*** Data rows
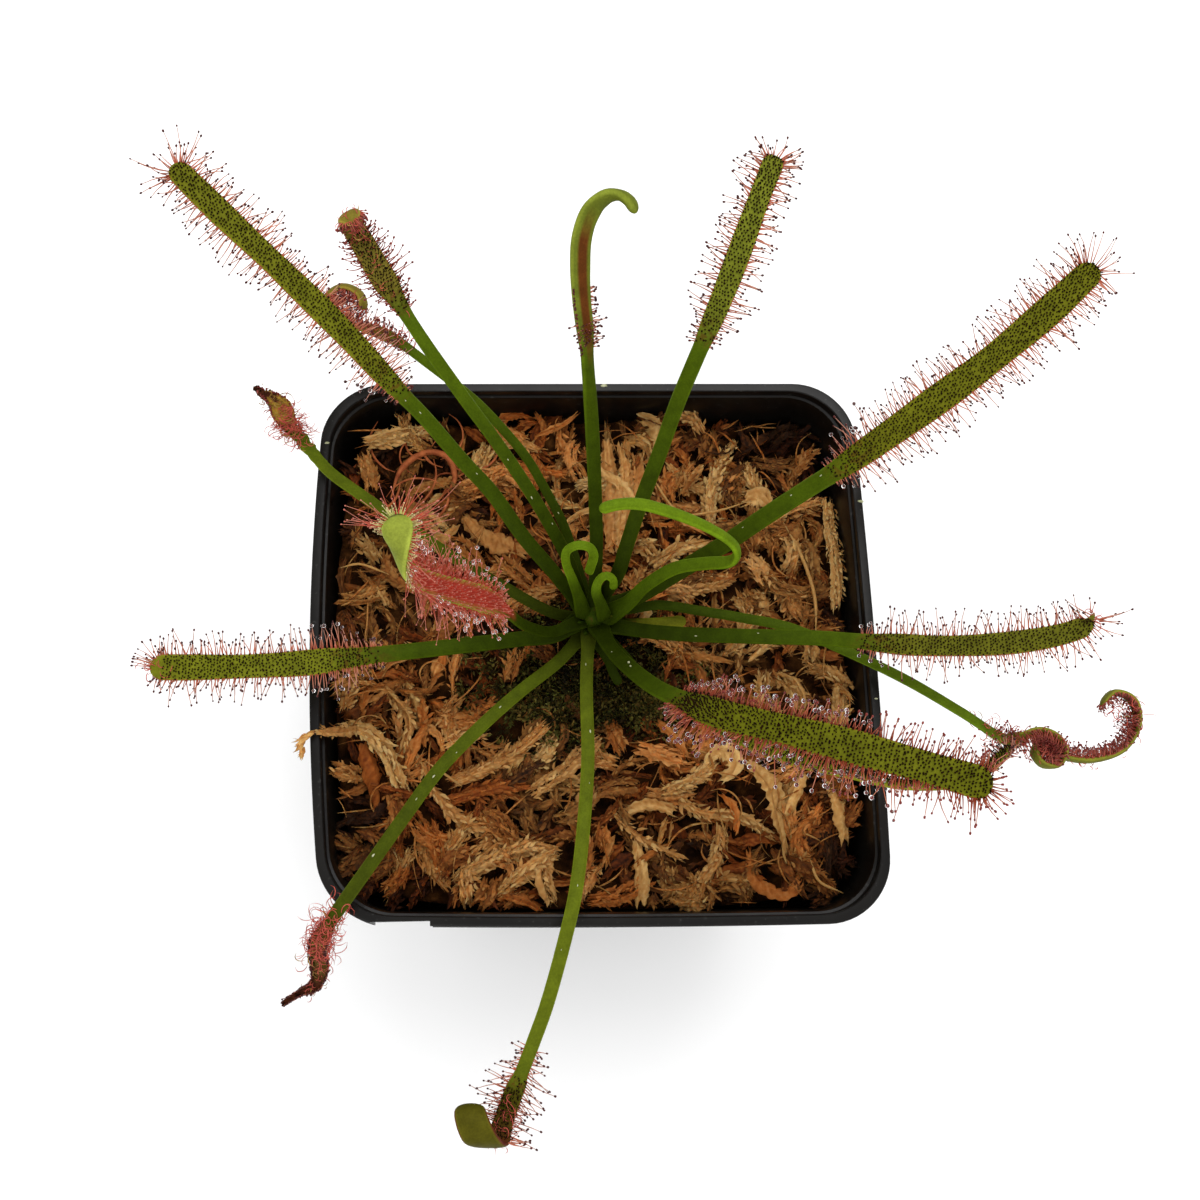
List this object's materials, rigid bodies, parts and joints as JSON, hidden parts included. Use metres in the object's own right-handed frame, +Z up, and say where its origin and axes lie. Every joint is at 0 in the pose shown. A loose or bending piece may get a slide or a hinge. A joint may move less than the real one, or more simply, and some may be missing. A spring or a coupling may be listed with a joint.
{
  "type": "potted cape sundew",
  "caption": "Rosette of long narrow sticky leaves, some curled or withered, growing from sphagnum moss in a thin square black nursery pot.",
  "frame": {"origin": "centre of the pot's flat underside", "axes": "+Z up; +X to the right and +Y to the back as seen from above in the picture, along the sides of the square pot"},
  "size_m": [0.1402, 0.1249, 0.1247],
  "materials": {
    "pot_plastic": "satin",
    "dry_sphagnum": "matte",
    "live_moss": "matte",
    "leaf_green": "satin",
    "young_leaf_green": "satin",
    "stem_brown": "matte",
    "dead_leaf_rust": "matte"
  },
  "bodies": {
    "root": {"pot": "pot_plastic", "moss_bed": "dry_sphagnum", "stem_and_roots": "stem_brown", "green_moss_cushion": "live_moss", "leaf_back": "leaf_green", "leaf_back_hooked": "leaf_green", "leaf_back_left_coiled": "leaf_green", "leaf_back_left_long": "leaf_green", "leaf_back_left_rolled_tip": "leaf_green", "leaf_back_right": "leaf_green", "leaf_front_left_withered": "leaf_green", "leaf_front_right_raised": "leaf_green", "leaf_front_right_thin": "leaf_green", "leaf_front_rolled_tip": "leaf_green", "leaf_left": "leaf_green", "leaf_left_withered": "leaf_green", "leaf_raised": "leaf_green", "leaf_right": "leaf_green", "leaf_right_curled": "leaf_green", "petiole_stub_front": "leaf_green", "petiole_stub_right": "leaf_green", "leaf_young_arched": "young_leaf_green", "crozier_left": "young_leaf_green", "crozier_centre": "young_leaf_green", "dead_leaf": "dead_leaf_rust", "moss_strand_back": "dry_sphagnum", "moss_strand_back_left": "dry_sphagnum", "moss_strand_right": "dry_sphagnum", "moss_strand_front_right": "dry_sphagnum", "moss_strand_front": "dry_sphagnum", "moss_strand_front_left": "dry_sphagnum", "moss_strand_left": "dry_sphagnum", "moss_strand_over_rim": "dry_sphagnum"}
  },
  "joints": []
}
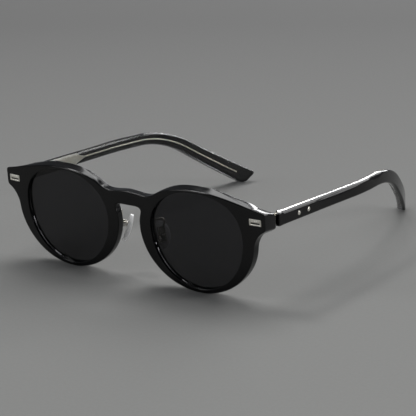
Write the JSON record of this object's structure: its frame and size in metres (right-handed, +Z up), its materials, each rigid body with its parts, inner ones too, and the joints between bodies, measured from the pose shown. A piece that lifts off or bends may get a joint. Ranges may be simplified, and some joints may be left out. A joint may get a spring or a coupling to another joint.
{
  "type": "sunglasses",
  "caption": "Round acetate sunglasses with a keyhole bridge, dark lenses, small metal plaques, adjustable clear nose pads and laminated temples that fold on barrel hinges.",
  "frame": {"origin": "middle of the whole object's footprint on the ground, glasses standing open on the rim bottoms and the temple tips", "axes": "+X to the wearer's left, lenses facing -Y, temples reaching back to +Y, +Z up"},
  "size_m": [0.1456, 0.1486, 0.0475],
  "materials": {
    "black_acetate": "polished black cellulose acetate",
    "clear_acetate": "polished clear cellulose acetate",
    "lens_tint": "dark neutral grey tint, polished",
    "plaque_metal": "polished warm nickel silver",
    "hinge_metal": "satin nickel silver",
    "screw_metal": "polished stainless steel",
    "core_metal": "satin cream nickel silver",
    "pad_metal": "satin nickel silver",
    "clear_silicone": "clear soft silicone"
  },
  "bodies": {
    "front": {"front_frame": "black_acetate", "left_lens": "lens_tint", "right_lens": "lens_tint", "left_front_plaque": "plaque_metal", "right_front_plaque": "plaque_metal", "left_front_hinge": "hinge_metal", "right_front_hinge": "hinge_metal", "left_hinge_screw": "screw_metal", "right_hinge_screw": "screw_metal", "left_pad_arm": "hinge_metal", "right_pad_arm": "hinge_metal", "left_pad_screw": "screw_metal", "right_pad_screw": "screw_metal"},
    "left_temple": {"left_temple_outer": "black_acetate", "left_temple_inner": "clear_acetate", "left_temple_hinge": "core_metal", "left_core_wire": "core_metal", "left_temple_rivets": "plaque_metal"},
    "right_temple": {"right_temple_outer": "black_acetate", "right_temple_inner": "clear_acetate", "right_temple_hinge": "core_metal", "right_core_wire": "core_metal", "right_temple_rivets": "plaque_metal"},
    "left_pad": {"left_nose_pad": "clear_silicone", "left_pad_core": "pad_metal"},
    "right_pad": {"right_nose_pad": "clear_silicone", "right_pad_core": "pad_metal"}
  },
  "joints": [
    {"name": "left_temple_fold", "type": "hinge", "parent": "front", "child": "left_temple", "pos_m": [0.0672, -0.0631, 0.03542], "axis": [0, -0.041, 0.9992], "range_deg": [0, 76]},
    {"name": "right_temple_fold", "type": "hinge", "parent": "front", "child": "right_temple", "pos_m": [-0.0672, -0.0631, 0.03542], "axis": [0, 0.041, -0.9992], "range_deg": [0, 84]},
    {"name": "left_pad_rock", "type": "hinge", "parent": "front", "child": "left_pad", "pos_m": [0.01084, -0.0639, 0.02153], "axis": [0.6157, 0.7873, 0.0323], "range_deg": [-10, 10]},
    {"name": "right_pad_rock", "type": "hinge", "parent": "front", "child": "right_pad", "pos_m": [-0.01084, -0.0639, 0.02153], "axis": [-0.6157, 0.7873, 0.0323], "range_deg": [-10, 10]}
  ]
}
******
• _Requirements_: Exact output of every entry is required.

• _Result_:
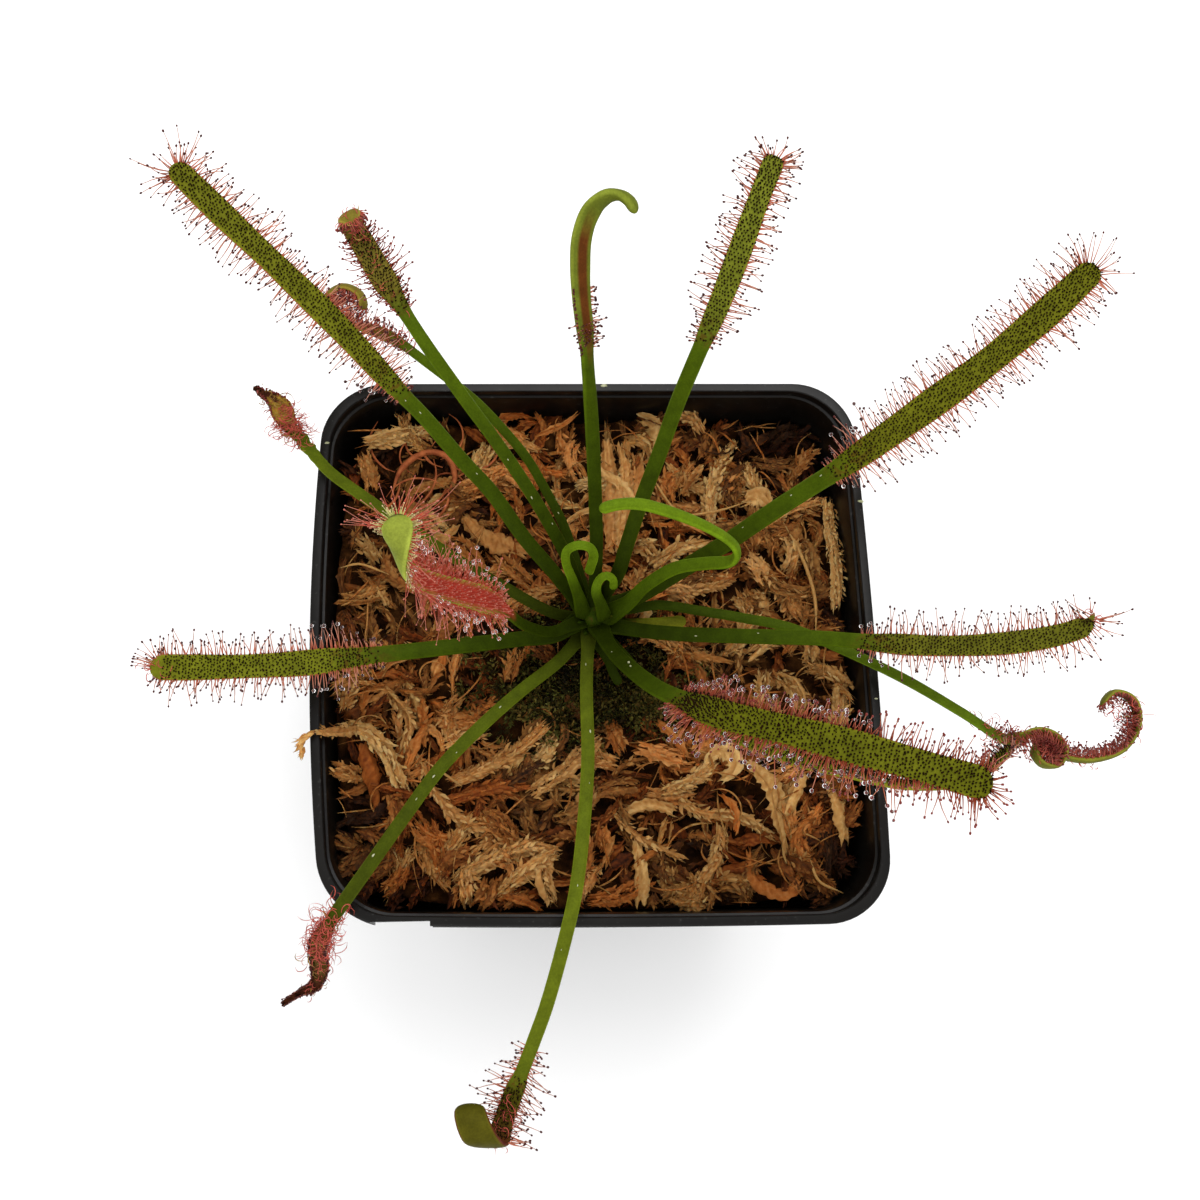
List this object's materials, rigid bodies, parts and joints as JSON, hidden parts included. Use metres in the object's own right-handed frame, +Z up, and say where its origin and axes lie. Every joint is at 0 in the pose shown. A loose or bending piece may get a slide or a hinge. A joint may move less than the real one, or more simply, and some may be missing. A spring or a coupling may be listed with a joint.
{
  "type": "potted cape sundew",
  "caption": "Rosette of long narrow sticky leaves, some curled or withered, growing from sphagnum moss in a thin square black nursery pot.",
  "frame": {"origin": "centre of the pot's flat underside", "axes": "+Z up; +X to the right and +Y to the back as seen from above in the picture, along the sides of the square pot"},
  "size_m": [0.1402, 0.1249, 0.1247],
  "materials": {
    "pot_plastic": "satin",
    "dry_sphagnum": "matte",
    "live_moss": "matte",
    "leaf_green": "satin",
    "young_leaf_green": "satin",
    "stem_brown": "matte",
    "dead_leaf_rust": "matte"
  },
  "bodies": {
    "root": {"pot": "pot_plastic", "moss_bed": "dry_sphagnum", "stem_and_roots": "stem_brown", "green_moss_cushion": "live_moss", "leaf_back": "leaf_green", "leaf_back_hooked": "leaf_green", "leaf_back_left_coiled": "leaf_green", "leaf_back_left_long": "leaf_green", "leaf_back_left_rolled_tip": "leaf_green", "leaf_back_right": "leaf_green", "leaf_front_left_withered": "leaf_green", "leaf_front_right_raised": "leaf_green", "leaf_front_right_thin": "leaf_green", "leaf_front_rolled_tip": "leaf_green", "leaf_left": "leaf_green", "leaf_left_withered": "leaf_green", "leaf_raised": "leaf_green", "leaf_right": "leaf_green", "leaf_right_curled": "leaf_green", "petiole_stub_front": "leaf_green", "petiole_stub_right": "leaf_green", "leaf_young_arched": "young_leaf_green", "crozier_left": "young_leaf_green", "crozier_centre": "young_leaf_green", "dead_leaf": "dead_leaf_rust", "moss_strand_back": "dry_sphagnum", "moss_strand_back_left": "dry_sphagnum", "moss_strand_right": "dry_sphagnum", "moss_strand_front_right": "dry_sphagnum", "moss_strand_front": "dry_sphagnum", "moss_strand_front_left": "dry_sphagnum", "moss_strand_left": "dry_sphagnum", "moss_strand_over_rim": "dry_sphagnum"}
  },
  "joints": []
}
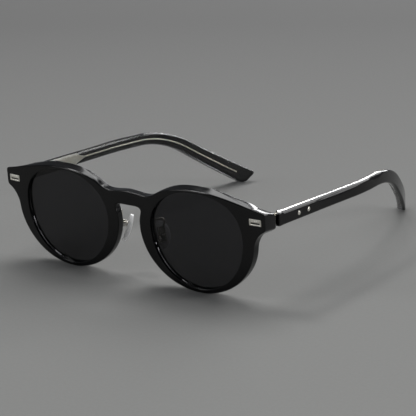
Write the JSON record of this object's structure: its frame and size in metres (right-handed, +Z up), its materials, each rigid body with its parts, inner ones too, and the joints between bodies, measured from the pose shown. A piece that lifts off or bends may get a joint. Ranges may be simplified, and some joints may be left out. A joint may get a spring or a coupling to another joint.
{
  "type": "sunglasses",
  "caption": "Round acetate sunglasses with a keyhole bridge, dark lenses, small metal plaques, adjustable clear nose pads and laminated temples that fold on barrel hinges.",
  "frame": {"origin": "middle of the whole object's footprint on the ground, glasses standing open on the rim bottoms and the temple tips", "axes": "+X to the wearer's left, lenses facing -Y, temples reaching back to +Y, +Z up"},
  "size_m": [0.1456, 0.1486, 0.0475],
  "materials": {
    "black_acetate": "polished black cellulose acetate",
    "clear_acetate": "polished clear cellulose acetate",
    "lens_tint": "dark neutral grey tint, polished",
    "plaque_metal": "polished warm nickel silver",
    "hinge_metal": "satin nickel silver",
    "screw_metal": "polished stainless steel",
    "core_metal": "satin cream nickel silver",
    "pad_metal": "satin nickel silver",
    "clear_silicone": "clear soft silicone"
  },
  "bodies": {
    "front": {"front_frame": "black_acetate", "left_lens": "lens_tint", "right_lens": "lens_tint", "left_front_plaque": "plaque_metal", "right_front_plaque": "plaque_metal", "left_front_hinge": "hinge_metal", "right_front_hinge": "hinge_metal", "left_hinge_screw": "screw_metal", "right_hinge_screw": "screw_metal", "left_pad_arm": "hinge_metal", "right_pad_arm": "hinge_metal", "left_pad_screw": "screw_metal", "right_pad_screw": "screw_metal"},
    "left_temple": {"left_temple_outer": "black_acetate", "left_temple_inner": "clear_acetate", "left_temple_hinge": "core_metal", "left_core_wire": "core_metal", "left_temple_rivets": "plaque_metal"},
    "right_temple": {"right_temple_outer": "black_acetate", "right_temple_inner": "clear_acetate", "right_temple_hinge": "core_metal", "right_core_wire": "core_metal", "right_temple_rivets": "plaque_metal"},
    "left_pad": {"left_nose_pad": "clear_silicone", "left_pad_core": "pad_metal"},
    "right_pad": {"right_nose_pad": "clear_silicone", "right_pad_core": "pad_metal"}
  },
  "joints": [
    {"name": "left_temple_fold", "type": "hinge", "parent": "front", "child": "left_temple", "pos_m": [0.0672, -0.0631, 0.03542], "axis": [0, -0.041, 0.9992], "range_deg": [0, 76]},
    {"name": "right_temple_fold", "type": "hinge", "parent": "front", "child": "right_temple", "pos_m": [-0.0672, -0.0631, 0.03542], "axis": [0, 0.041, -0.9992], "range_deg": [0, 84]},
    {"name": "left_pad_rock", "type": "hinge", "parent": "front", "child": "left_pad", "pos_m": [0.01084, -0.0639, 0.02153], "axis": [0.6157, 0.7873, 0.0323], "range_deg": [-10, 10]},
    {"name": "right_pad_rock", "type": "hinge", "parent": "front", "child": "right_pad", "pos_m": [-0.01084, -0.0639, 0.02153], "axis": [-0.6157, 0.7873, 0.0323], "range_deg": [-10, 10]}
  ]
}